REQUIRED TASK: Write out, precisely and in full, each line of the material.

MATERIAL PROVIDED:
····················

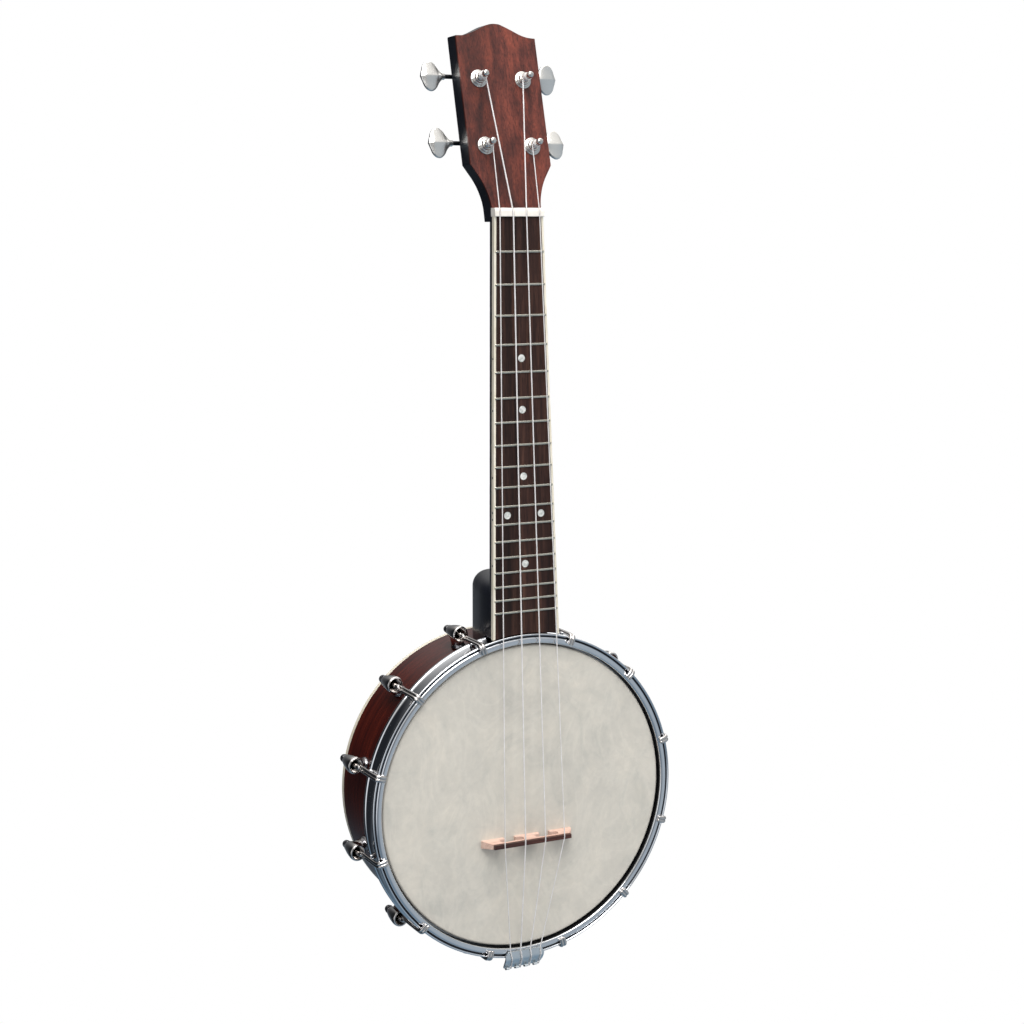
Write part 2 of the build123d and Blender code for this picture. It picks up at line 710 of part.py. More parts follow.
with BuildPart() as flesh_hoop:
    with BuildSketch(POT_PROFILE):
        with BuildLine():
            Polyline(
                (RIM_R + 0.65, 5.6), (106.3, 5.6), (106.3, 10.2), (105.8, 10.7),
                (RIM_R + 1.1, 10.7), (RIM_R + 0.65, 10.3), close=True,
            )
        make_face()
    revolve(axis=POT_AXIS)
save(flesh_hoop.part, "flesh_hoop")

with BuildPart() as tension_hoop:
    with BuildSketch(POT_PROFILE):
        with BuildLine():
            Polyline((106.6, 5.6), (103.4, 5.6), (103.4, -2.2))
            ThreePointArc((103.4, -2.2), (103.65, -2.8), (104.2, -3.0))
            Line((104.2, -3.0), (107.2, -3.0))
            Spline((107.2, -3.0), (108.1, -2.1), (109.0, -2.8), (109.7, -2.7), (110.0, -1.9),
                   tangents=[(1, 0), (0.2, 1)])
            Spline((110.0, -1.9), (109.7, -0.9), (108.7, 0.5), (108.4, 4.8), (108.7, 9.0),
                   (109.6, 10.6), (110.0, 11.6), tangents=[(0, 1), (0.1, 1)])
            ThreePointArc((110.0, 11.6), (109.75, 12.75), (108.9, 13.2))
            Polyline((108.9, 13.2), (106.9, 13.2), (106.6, 12.8), (106.6, 5.6))
        make_face()
    revolve(axis=POT_AXIS)
save(tension_hoop.part, "tension_hoop")

# one bracket: local x along the hoop, y depth, z radial
BAR_END = 25.0          # flat bar ends, round rod goes on
BAR_R = 111.3           # radius of the flat bar
EYE_Y = 26.5            # front of the shoe's eye
SHOE_BACK = 43.4
with BuildPart() as hook_one:
    # grooved flat bar beside the hoop
    with BuildSketch(Plane(origin=(0, -5.3, 0), x_dir=(1, 0, 0), z_dir=(0, 1, 0))):
        with Locations((0, -BAR_R)):
            RectangleRounded(4.2, 2.2, 0.7)
    extrude(amount=5.3 + BAR_END)
    # claw over the hoop's front, two ribs
    with BuildSketch(Plane(origin=(-2.9, 0, 0), x_dir=(0, 1, 0), z_dir=(1, 0, 0))):
        with BuildLine():
            Polyline(
                (-3.05, 112.1), (-3.05, 104.5), (-3.6, 104.1), (-5.0, 104.1),
                (-5.6, 105.0), (-5.7, 109.0), (-5.0, 110.8), (-3.6, 112.0), close=True,
            )
        make_face()
    extrude(amount=5.8)
    # groove between the ribs and down the bar
    with BuildSketch(Plane(origin=(0, -5.9, 0), x_dir=(1, 0, 0), z_dir=(0, 1, 0))):
        with Locations((0, -109)):
            Rectangle(1.3, 20)
    extrude(amount=1.5, mode=Mode.SUBTRACT)
    with BuildSketch(Plane(origin=(0, -8, 0), x_dir=(1, 0, 0), z_dir=(0, 1, 0))):
        with Locations((0, -113.0)):
            Rectangle(1.3, 2.2)
    extrude(amount=60, mode=Mode.SUBTRACT)
    # threaded end
    with BuildSketch(Plane(origin=(0, BAR_END - 0.6, HOOK_R), x_dir=(1, 0, 0), z_dir=(0, 1, 0))):
        Circle(1.9)
    extrude(amount=48.3 - BAR_END + 0.6)

with BuildPart() as hooks:
    with Locations(*BRACKETS):
        add(hook_one.part)
save(hooks.part, "hooks")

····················

SOLVED EXERCISE:
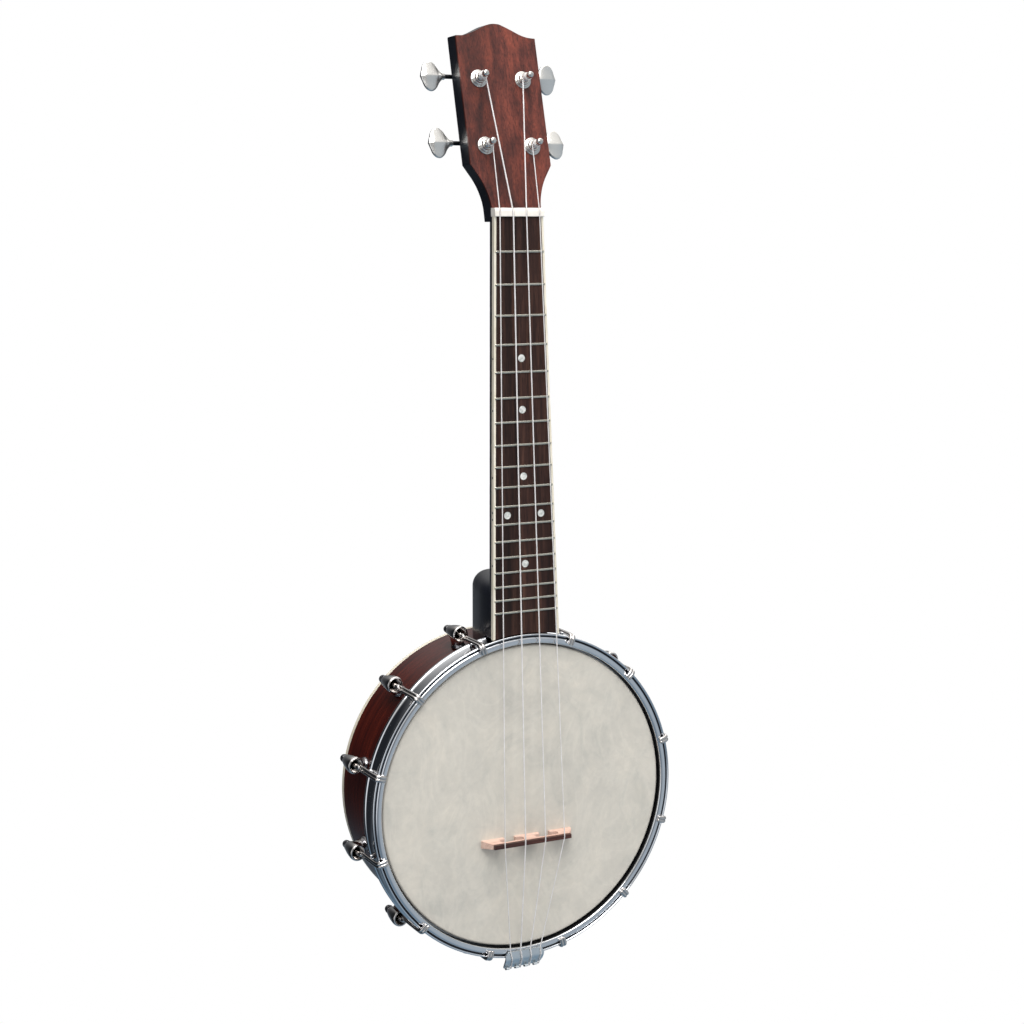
Write part 2 of the build123d and Blender code for this picture. It picks up at line 710 of part.py. More parts follow.
with BuildPart() as flesh_hoop:
    with BuildSketch(POT_PROFILE):
        with BuildLine():
            Polyline(
                (RIM_R + 0.65, 5.6), (106.3, 5.6), (106.3, 10.2), (105.8, 10.7),
                (RIM_R + 1.1, 10.7), (RIM_R + 0.65, 10.3), close=True,
            )
        make_face()
    revolve(axis=POT_AXIS)
save(flesh_hoop.part, "flesh_hoop")

with BuildPart() as tension_hoop:
    with BuildSketch(POT_PROFILE):
        with BuildLine():
            Polyline((106.6, 5.6), (103.4, 5.6), (103.4, -2.2))
            ThreePointArc((103.4, -2.2), (103.65, -2.8), (104.2, -3.0))
            Line((104.2, -3.0), (107.2, -3.0))
            Spline((107.2, -3.0), (108.1, -2.1), (109.0, -2.8), (109.7, -2.7), (110.0, -1.9),
                   tangents=[(1, 0), (0.2, 1)])
            Spline((110.0, -1.9), (109.7, -0.9), (108.7, 0.5), (108.4, 4.8), (108.7, 9.0),
                   (109.6, 10.6), (110.0, 11.6), tangents=[(0, 1), (0.1, 1)])
            ThreePointArc((110.0, 11.6), (109.75, 12.75), (108.9, 13.2))
            Polyline((108.9, 13.2), (106.9, 13.2), (106.6, 12.8), (106.6, 5.6))
        make_face()
    revolve(axis=POT_AXIS)
save(tension_hoop.part, "tension_hoop")

# one bracket: local x along the hoop, y depth, z radial
BAR_END = 25.0          # flat bar ends, round rod goes on
BAR_R = 111.3           # radius of the flat bar
EYE_Y = 26.5            # front of the shoe's eye
SHOE_BACK = 43.4
with BuildPart() as hook_one:
    # grooved flat bar beside the hoop
    with BuildSketch(Plane(origin=(0, -5.3, 0), x_dir=(1, 0, 0), z_dir=(0, 1, 0))):
        with Locations((0, -BAR_R)):
            RectangleRounded(4.2, 2.2, 0.7)
    extrude(amount=5.3 + BAR_END)
    # claw over the hoop's front, two ribs
    with BuildSketch(Plane(origin=(-2.9, 0, 0), x_dir=(0, 1, 0), z_dir=(1, 0, 0))):
        with BuildLine():
            Polyline(
                (-3.05, 112.1), (-3.05, 104.5), (-3.6, 104.1), (-5.0, 104.1),
                (-5.6, 105.0), (-5.7, 109.0), (-5.0, 110.8), (-3.6, 112.0), close=True,
            )
        make_face()
    extrude(amount=5.8)
    # groove between the ribs and down the bar
    with BuildSketch(Plane(origin=(0, -5.9, 0), x_dir=(1, 0, 0), z_dir=(0, 1, 0))):
        with Locations((0, -109)):
            Rectangle(1.3, 20)
    extrude(amount=1.5, mode=Mode.SUBTRACT)
    with BuildSketch(Plane(origin=(0, -8, 0), x_dir=(1, 0, 0), z_dir=(0, 1, 0))):
        with Locations((0, -113.0)):
            Rectangle(1.3, 2.2)
    extrude(amount=60, mode=Mode.SUBTRACT)
    # threaded end
    with BuildSketch(Plane(origin=(0, BAR_END - 0.6, HOOK_R), x_dir=(1, 0, 0), z_dir=(0, 1, 0))):
        Circle(1.9)
    extrude(amount=48.3 - BAR_END + 0.6)

with BuildPart() as hooks:
    with Locations(*BRACKETS):
        add(hook_one.part)
save(hooks.part, "hooks")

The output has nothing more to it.